— Start Dataset excerpts —

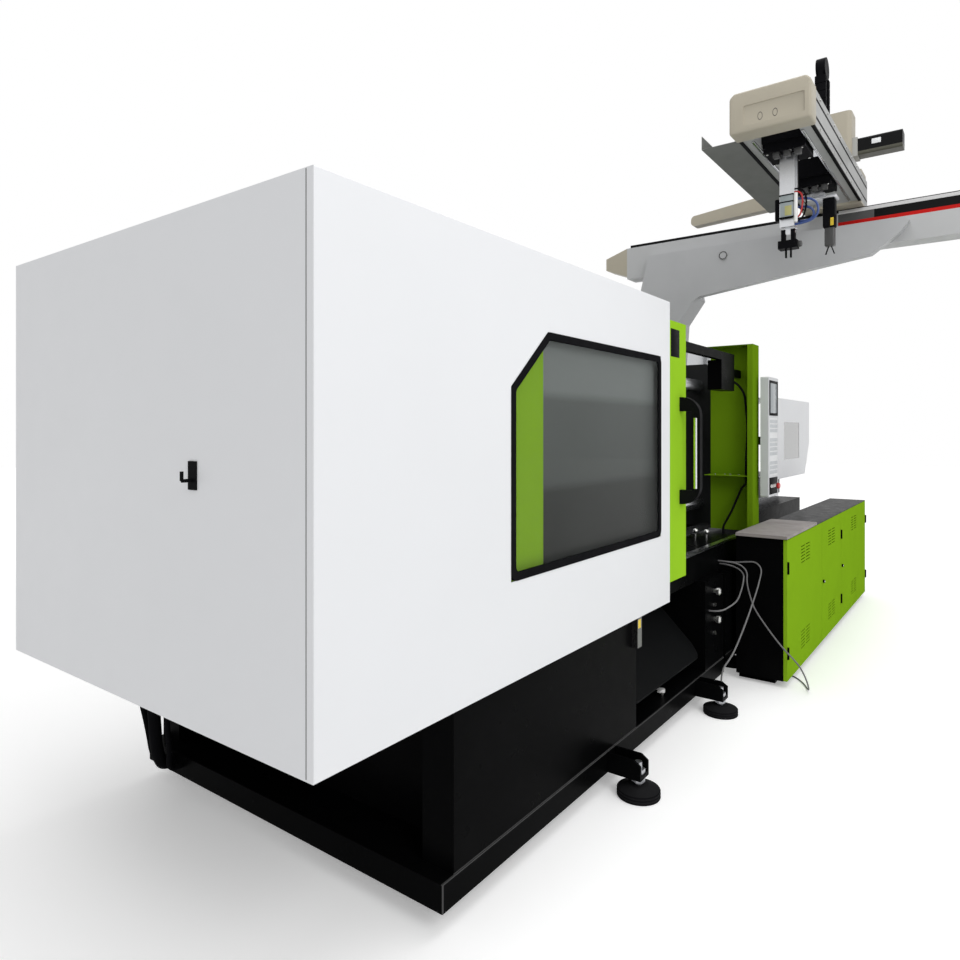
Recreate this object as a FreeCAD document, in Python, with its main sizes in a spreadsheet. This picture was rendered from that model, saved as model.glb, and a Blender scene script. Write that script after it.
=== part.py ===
"""Injection moulding machine with a take-out robot.

Every dimension is in millimetres and is measured from the machine's own datum: X = 0 is the clamp end of the
white housing and runs towards the injection end, Y = 0 is the centreline with the operator at -Y, and Z = 0
is the floor. Each sub-part is shifted by datum_x and datum_y, which puts the origin under the middle of the
whole machine.
"""
import FreeCAD, Part
import math
import os
import re
import Sketcher

os.makedirs("parts", exist_ok=True)

SIZES = {
    # origin
    "datum_x": -3230.5, "datum_y": 531.5,
    # general fits
    "seat_gap": 0.3, "running_gap": 0.05, "sheet": 3,
    # clamp bed
    "bed_start": 567, "bed_inset": 34.5, "bed_side_depth": 126, "bay_start": 1882, "bay_end": 2801,
    "plinth_margin": 60, "plinth_end": 3116, "plinth_inset": 30, "plinth_low": 70, "plinth_top": 157,
    "plinth_wall": 10, "beam_low": 655, "beam_top": 810, "beam_inset": 81.5, "beam_inner": 385,
    "beam_end": 4300, "cross_wall": 20, "inboard_foot_x": 750, "inboard_foot_y": 600,
    # levelling feet
    "pad_radius": 87, "pad_height": 48, "pad_rim": 30, "pad_neck": 42, "foot_near_x": 1620,
    "foot_far_x": 2665, "foot_offset": 123.5, "bracket_width": 84, "bracket_reach": 150,
    "bracket_low": 76, "bracket_plate": 18, "bracket_toe": 137, "stud_radius": 15, "stud_top": 140,
    "nut_radius": 27, "nut_height": 18, "inboard_plate": 200,
    # chute, valves and small fittings in the bay
    "chute_low": 240, "chute_nose": 800, "chute_top": 640, "chute_back": 395, "chute_round": 70,
    "chute_sheet": 6,
    "valve_x": 2950, "valve_low": 420, "valve_pitch": 160, "valve_radius": 22, "valve_reach": 42,
    "drain_x": 2320, "drain_y": 767, "drain_pin": 8, "drain_height": 26, "lever_span": 86,
    "lever_width": 16, "lever_hub": 14, "lever_thick": 8,
    "limit_box_width": 44, "limit_box_depth": 28, "limit_box_low": 530, "limit_box_gap": 2,
    "knob_x": 3270, "knob_y": 600, "knob_radius": 17, "knob_height": 58, "knob_pitch": 70, "knob_stem": 6,
    # white housing
    "housing_length": 2198, "housing_half": 856.5, "housing_low": 667, "housing_top": 2124,
    "cover_fold": 28, "cover_skin": 2, "cover_gap": 0.5, "cover_round": 3, "ledge_thick": 30,
    "window_width": 1262, "window_margin": 112, "window_low": 1000, "window_top": 1850,
    "window_slope_x": 234, "window_slope_z": 205, "window_round": 36, "seal_width": 28, "seal_proud": 2,
    "seal_depth": 10, "pane_thick": 5,
    "hook_y": 350, "hook_low": 1335, "hook_height": 80, "hook_width": 40, "hook_plate": 4,
    "hook_reach": 35, "hook_wire": 5, "hook_rise": 26,
    # clamp unit
    "clamp_height": 1400, "tie_pitch": 420, "tie_pitch_y": 360, "tie_radius": 50,
    "platen_half": 520, "platen_chamfer": 90, "platen_top": 1980,
    "rear_platen_start": 700, "rear_platen_thick": 250, "tie_overhang": 60, "tie_nut_radius": 82,
    "cylinder_radius": 260, "cylinder_length": 540, "cylinder_end": 60, "ram_radius": 110,
    "ram_flange": 185, "ram_flange_thick": 50, "ram_start": 250,
    "moving_platen_start": 2550, "moving_platen_thick": 300, "moving_platen_drop": 60,
    "fixed_platen_start": 3970, "fixed_platen_thick": 250,
    "way_start": 1950, "way_height": 20, "way_inner": 400, "way_outer": 540, "shoe_overhang": 70,
    "shoe_height": 50,
    "mould_hole_y": 210, "mould_hole_near": 210, "mould_hole_far": 420, "mould_hole_radius": 8,
    "mould_hole_depth": 45, "locating_radius": 80, "locating_depth": 30, "nozzle_bore": 60,
    "ejector_radius": 35, "ejector_disc": 120, "ejector_disc_thick": 30, "ejector_cavity": 150,
    "ejector_cavity_depth": 175,
    # gates
    "gate_start": 840, "gate_end": 2493, "gate_low": 745, "gate_top": 2050, "gate_inset": 30.5,
    "gate_depth": 40, "gate_left_stile": 235, "gate_right_stile": 350, "gate_bottom_rail": 205,
    "gate_top_rail": 170, "gate_travel": 1100, "gate_skin": 2, "gate_pane_lap": 15,
    "handle_x": 2420, "handle_width": 36, "handle_low": 1124, "handle_height": 546, "handle_reach": 106,
    "handle_end": 72, "handle_bend": 95, "handle_rim": 9, "grip_low": 1205, "grip_high": 1563,
    "grip_radius": 13,
    "rail_start": 620, "rail_end": 3450, "rail_low": 1930, "rail_height": 50, "rail_depth": 36,
    "rail_post": 40, "track_end": 3735, "track_height": 15,
    "switch_start": 3200, "switch_low": 1750, "switch_depth": 85, "switch_arm_low": 1850,
    "switch_arm": 50,
    # green platen guards
    "guard_start": 3600, "guard_width": 140, "guard_proud": 0.5, "guard_low": 575, "guard_top": 2060,
    "guard_flange": 34, "guard_inner": 540, "guard_shelf": 1200, "guard_bracket": 60,
    # injection base
    "base_start": 3160, "base_end": 6100, "base_low": 130, "base_top": 865, "base_half": 600,
    "base_foot_x": 4500, "base_foot_y": 450, "base_foot_end": 5900, "base_leg_x": 3500,
    # electric cabinet
    "cabinet_start": 3240, "cabinet_end": 6110, "cabinet_front": 1149, "cabinet_back": 860,
    "cabinet_low": 40, "cabinet_top": 865, "cabinet_wall": 12, "cabinet_toe": 60,
    "door_split_one": 4220, "door_split_two": 4930, "door_depth": 20, "door_gap": 2, "door_skin": 3,
    "slot_length": 110, "slot_height": 6, "slot_pitch": 20, "slot_rows": 6, "slot_low": 105,
    "slot_drop": 90, "slot_columns": 2, "slot_step": 135, "hinge_pin": 6, "hinge_length": 70,
    "hinge_inset": 130, "door_seat": 0.9, "lock_radius": 11,
    "lock_reach": 12, "board_end": 4030, "board_thick": 18, "board_lap": 40, "top_sheet": 4,
    # injection unit
    "unit_rail_y": 380, "unit_rail_width": 80, "unit_rail_height": 40, "unit_rail_start": 4450,
    "unit_start": 5000, "unit_end": 6050, "unit_half": 430, "unit_deck": 1100, "throat_start": 5150,
    "throat_end": 5450, "throat_half": 230, "throat_top": 1600,
    "barrel_radius": 75, "barrel_front": 4490, "nozzle_tip": 4230, "nozzle_radius": 38,
    "nozzle_hole": 8, "screw_radius": 28, "screw_start": 4530, "band_thick": 13, "band_width": 120,
    "band_pitch": 158, "band_start": 4515, "band_count": 4,
    "hopper_x": 5300, "hopper_neck": 60, "hopper_radius": 200, "hopper_cone_low": 1680,
    "hopper_cone_top": 1900, "hopper_top": 2225,
    "drive_start": 5530, "drive_end": 5800, "drive_half": 190, "drive_top": 1600,
    "shroud_start": 5130, "shroud_end": 6500, "shroud_half": 600, "shroud_low": 1080,
    "shroud_top": 1780, "shroud_chamfer": 190, "shroud_window_start": 5500,
    "shroud_window_end": 6070, "shroud_window_low": 1240, "shroud_window_top": 1575,
    "shroud_hole": 225,
    # operator panel
    "panel_start": 3690, "panel_low": 1065, "panel_top": 1850, "panel_depth": 50, "panel_end": 3937,
    "panel_turn": 600,
    "panel_pin_x": 3925, "panel_pin_y": 865, "panel_pin": 12, "panel_knuckle": 16,
    "panel_arm_low": 1402, "panel_arm_height": 56, "panel_knuckle_height": 48, "panel_round": 12,
    "stop_x": 3885, "stop_z": 1130, "stop_radius": 20, "stop_stem": 8, "stop_travel": 6,
    "stop_proud": 2,
    # take-out robot
    "robot_start": 3975, "bracket_thick": 65, "robot_end": 4200, "beam_z_low": 2690,
    "beam_z_top": 2930, "beam_y_end": 2100, "beam_y_start": 220, "beam_cap_length": 180,
    "hub_y": 550, "hub_z": 2750, "hub_radius": 26, "robot_rail": 25,
    "beam_groove": 12, "beam_groove_edge": 70, "rail_inset": 20, "beam_cap_low": 20,
    "beam_cap_slope_low": 90, "beam_cap_slope_top": 60, "carriage_front": 25, "carriage_back": 60,
    "cross_start": 2500, "cross_y": 1251.5, "cross_half": 176.5, "cross_low": 2970,
    "cross_top": 3150, "cross_rail": 70, "cross_cap": 120, "cross_cap_lap": 12,
    "cross_cap_bevel": 60, "cross_cap_recess": 8, "tray_end": 3900, "tray_width": 190,
    "tray_flange": 70, "tray_drop": 40,
    "slide_height": 110, "slide_length": 230, "main_arm_x": 3490, "sub_arm_x": 2830, "arm_width": 72,
    "arm_groove": 10, "arm_groove_depth": 8,
    "arm_low": 2560, "arm_top": 3250, "guide_low": 2720, "guide_thick": 30, "main_arm_low": 2900,
    "main_arm_top": 3400, "tool_plate": 120, "tool_plate_thick": 15,
    "tool_hole": 4, "tool_pitch": 90,
    "main_guide_low": 2915, "wrist_z": 2539, "wrist_pin": 8, "gripper_half": 46, "gripper_low": 2490,
    "finger_width": 12, "finger_thick": 8, "finger_step": 12, "finger_length": 46, "jaw_height": 40,
    "jaw_half": 30, "cheek_half": 14, "cheek_inner": 14, "cheek_outer": 34, "cheek_rise": 12,
    "lug_half": 10, "lug_side": 12,
    "tower_x": 3960, "tower_length": 180, "tower_half": 120, "tower_low": 3170, "tower_top": 3565,
    "tower_round": 30, "servo_round": 12,
    "servo_z": 3330, "servo_half": 60, "servo_length": 280, "servo_flange": 30,
    "cover_x": 4120, "cover_wide": 80, "cover_tip_y": 263, "cover_tip_low": 3037, "cover_tip_thick": 75,
    "cover_root_low": 3079, "cover_root_thick": 119, "cover_tip_round": 30,
    "chain_top": 3630, "chain_link": 42, "chain_width": 50, "chain_thick": 34, "chain_offset": 170,
    "chain_side": 70, "chain_radius": 62, "chain_foot": 10, "chain_links": 9, "chain_pitch": 45.36,
    "spine_inset": 4,
    "root_back": 180, "root_front": 200, "waist_rise": 320, "waist_back": 140, "waist_front": 223,
    "neck_rise": 590, "neck_back": 78, "crown_rise": 140, "crown_back": 15, "arm_end_y": 1600,
    "tip_y": 1690, "tip_drop": 30, "tip_low_y": 1640, "tip_low_drop": 95, "belly_y": 1480,
    "belly_drop": 210, "elbow_y": 344, "elbow_drop": 357, "elbow_round": 120, "foot_neck": 60,
    "foot_front": 300,
    "hub_proud": 6,
    # cables and hoses
    "cable_radius": 4.5, "hose_radius": 24, "thin_hose_radius": 11, "guard_hose_radius": 7,
}

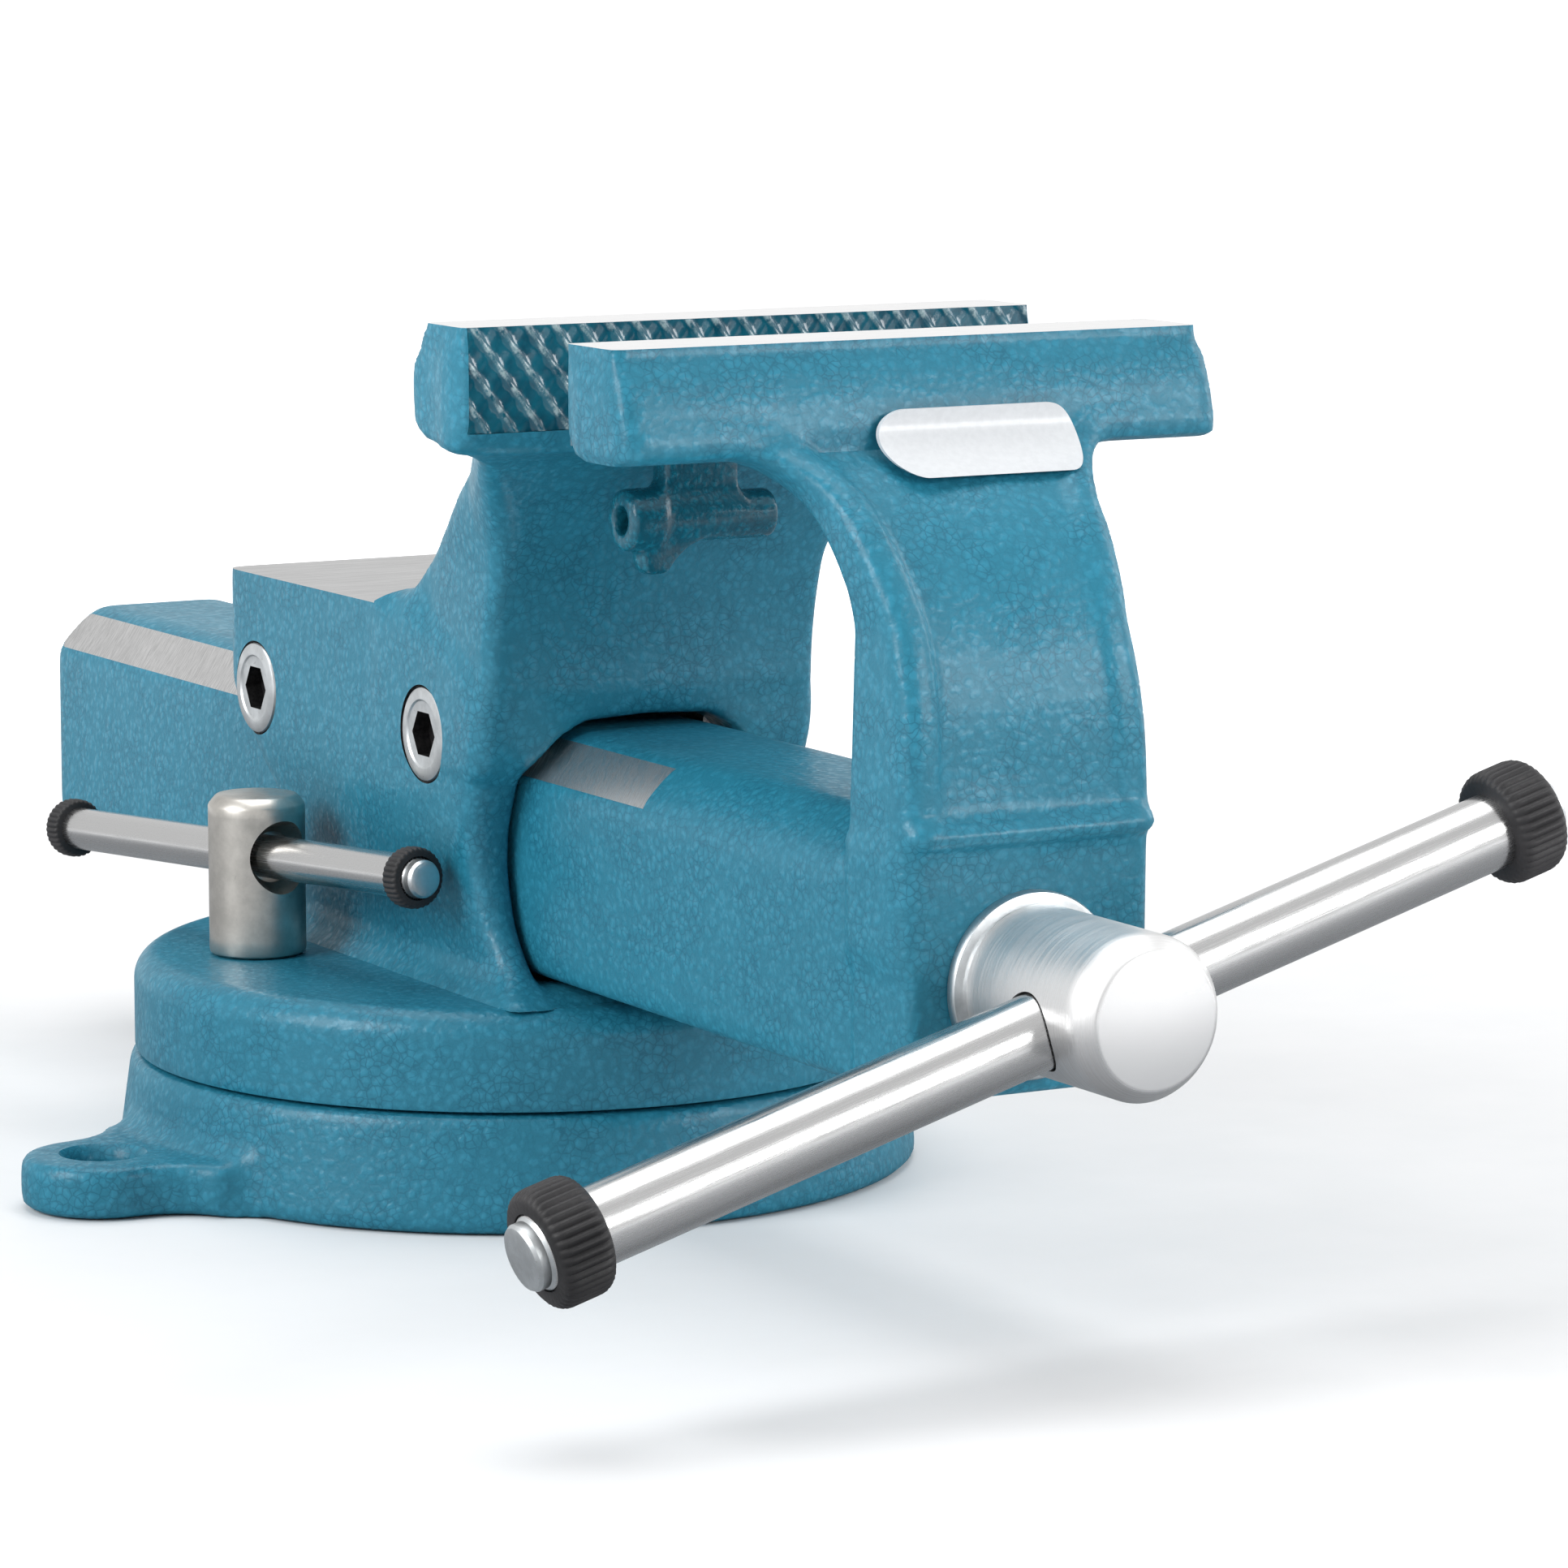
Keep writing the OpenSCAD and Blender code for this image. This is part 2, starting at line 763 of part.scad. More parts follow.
base_plate();
pivot_bolt();
pivot_washer();
swivel_disc();
clamp_nut();
vise_body();
disc_bolts();
guide_strip_left();
guide_strip_right();
guide_screws_left();
guide_screws_right();
spindle_nut();
nut_screw();
pipe_jaw_rear();
front_jaw();
pipe_jaw_front();
thrust_washer();
spindle();
retaining_collar();
collar_pin();
handle_bar();
handle_ring_left();
handle_ring_right();
lock_screw();
lock_bar();
lock_ring_front();
lock_ring_rear();
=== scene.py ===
"""Looks of the bench vise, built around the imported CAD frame.

Shapes are worked out in millimetres and turned into metres when a mesh is made. Forgings and castings are
signed distance fields on a grid. Turned parts are lathed profiles. Crisp cuts are booleans.
"""

import json
import math

import bmesh
import bpy
import numpy as np
from mathutils import Matrix, Vector
from mathutils.bvhtree import BVHTree


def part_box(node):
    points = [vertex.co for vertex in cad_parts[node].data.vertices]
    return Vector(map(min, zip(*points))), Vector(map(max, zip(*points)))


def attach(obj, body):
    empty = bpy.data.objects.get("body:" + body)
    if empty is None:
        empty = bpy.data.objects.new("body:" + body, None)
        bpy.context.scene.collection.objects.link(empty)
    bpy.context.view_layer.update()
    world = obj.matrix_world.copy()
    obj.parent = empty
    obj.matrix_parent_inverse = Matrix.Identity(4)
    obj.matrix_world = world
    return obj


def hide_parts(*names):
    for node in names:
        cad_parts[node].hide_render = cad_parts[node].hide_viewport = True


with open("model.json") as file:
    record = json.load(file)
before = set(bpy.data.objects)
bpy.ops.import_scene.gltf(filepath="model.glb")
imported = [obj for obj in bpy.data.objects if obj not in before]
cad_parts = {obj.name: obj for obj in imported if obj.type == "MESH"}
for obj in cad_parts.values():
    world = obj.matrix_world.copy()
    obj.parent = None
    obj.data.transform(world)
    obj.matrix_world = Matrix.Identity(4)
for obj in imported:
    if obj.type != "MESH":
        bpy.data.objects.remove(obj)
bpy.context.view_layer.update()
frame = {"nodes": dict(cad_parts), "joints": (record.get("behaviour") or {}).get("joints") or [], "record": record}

MM = 0.001
# Grid step of the forgings, in mm
STEP = 1.4


def box_mm(node):
    """Low and high corner of a CAD node, in mm."""
    lo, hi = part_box(node)
    return lo / MM, hi / MM


MOUNTS = {m["name"]: Vector(m["pos_m"]) / MM for m in frame["record"]["mounts"]}
JOINTS = {j["name"]: j for j in frame["joints"]}

# ---- stations taken from the frame, mm

BODY_HI = box_mm("vise_body")[1]
JAW_LO, JAW_HI = box_mm("front_jaw")
DISC_LO, DISC_HI = box_mm("swivel_disc")
HALF_JAW = BODY_HI.x
JAW_TOP = BODY_HI.z
FIXED_Y = MOUNTS["fixed_jaw_face"].y
MOVING_Y = MOUNTS["moving_jaw_face"].y
ANVIL_Z = MOUNTS["anvil_face"].z
BODY_REAR = BODY_HI.y
DISC_TOP = DISC_HI.z
SLIDE_REAR = JAW_HI.y
WASHER_LO, WASHER_HI = box_mm("thrust_washer")
BOSS_FACE = WASHER_HI.y
HEAD_Y = WASHER_LO.y
SPINDLE_Z = (WASHER_LO.z + WASHER_HI.z) / 2

# ---- shape values shared by several pieces, mm

# Heights of the jaw blocks
FIXED_JAW_H = 25.5
MOVING_JAW_H = 22.5
# Half width of the recesses for the gripping plates, the gap round the plates, depth and lower edges
GRIP_HALF = 69
GRIP_GAP = 0.1
GRIP_INSET = 0.8
GRIP_LOW_FRONT = JAW_TOP - 21
GRIP_LOW_REAR = JAW_TOP - 22.5
# Throat of the fixed jaw: height where its curve starts, depth and rise
THROAT_Z = 118
THROAT_DEPTH = 46
THROAT_RISE = 60
# Section of the slide
SLIDE_HALF = 28.5
SLIDE_Z = 53.5
SLIDE_TOP = 108.8
CHAMFER_Z = 98
CHAMFER = 7.8
# Half width of the body, and where its anvil begins behind the fixed jaw's face
BODY_HALF = 42
ANVIL_START = FIXED_Y + 103
# Radii of the boss's bore, the spindle's neck and the disc's hole for the pivot bolt
BOSS_BORE_R = 12.9
NECK_R = 12.5
PIVOT_R = 12.1
# How far a forging stands proud of a face that is cut flat, and how far a cutter reaches past it
OVER = 6
PAST = 9


# ---- solid fields on a grid

class Grid:
    """Points on a regular grid, in mm. Fields on it are signed distances, negative inside the solid."""

    def __init__(self, lo, hi, step):
        self.lo = np.array(lo, np.float32)
        self.step = step
        self.axes = [np.arange(a, b + step, step, dtype=np.float32) for a, b in zip(lo, hi)]
        self.x = self.axes[0][:, None, None]
        self.y = self.axes[1][None, :, None]
        self.z = self.axes[2][None, None, :]

    def side(self, points):
        """An outline in Y and Z, endless along X."""
        return outline(self.axes[1], self.axes[2], points)[None, :, :]

    def front(self, points):
        """An outline in X and Z, endless along Y."""
        return outline(self.axes[0], self.axes[2], points)[:, None, :]

    def plan(self, points):
        """An outline in X and Y, endless along Z."""
        return outline(self.axes[0], self.axes[1], points)[:, :, None]

    def soften(self, field, radius):
        """Rounds every edge of the field to about this radius, by repeated averaging."""
        spread = (radius / 1.93 / self.step) ** 2
        passes = max(1, math.ceil(spread / 0.66))
        share = np.float32(spread / passes / 2)
        for _ in range(passes):
            for axis in range(3):
                f = np.moveaxis(field, axis, 0)
                g = f.copy()
                g[1:-1] += share * (f[2:] + f[:-2] - 2 * f[1:-1])
                field = np.moveaxis(g, 0, axis)
        return field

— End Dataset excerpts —

Copy every line of the listing that includes the string "context".

_Full answer_
        bpy.context.scene.collection.objects.link(empty)
    bpy.context.view_layer.update()
bpy.context.view_layer.update()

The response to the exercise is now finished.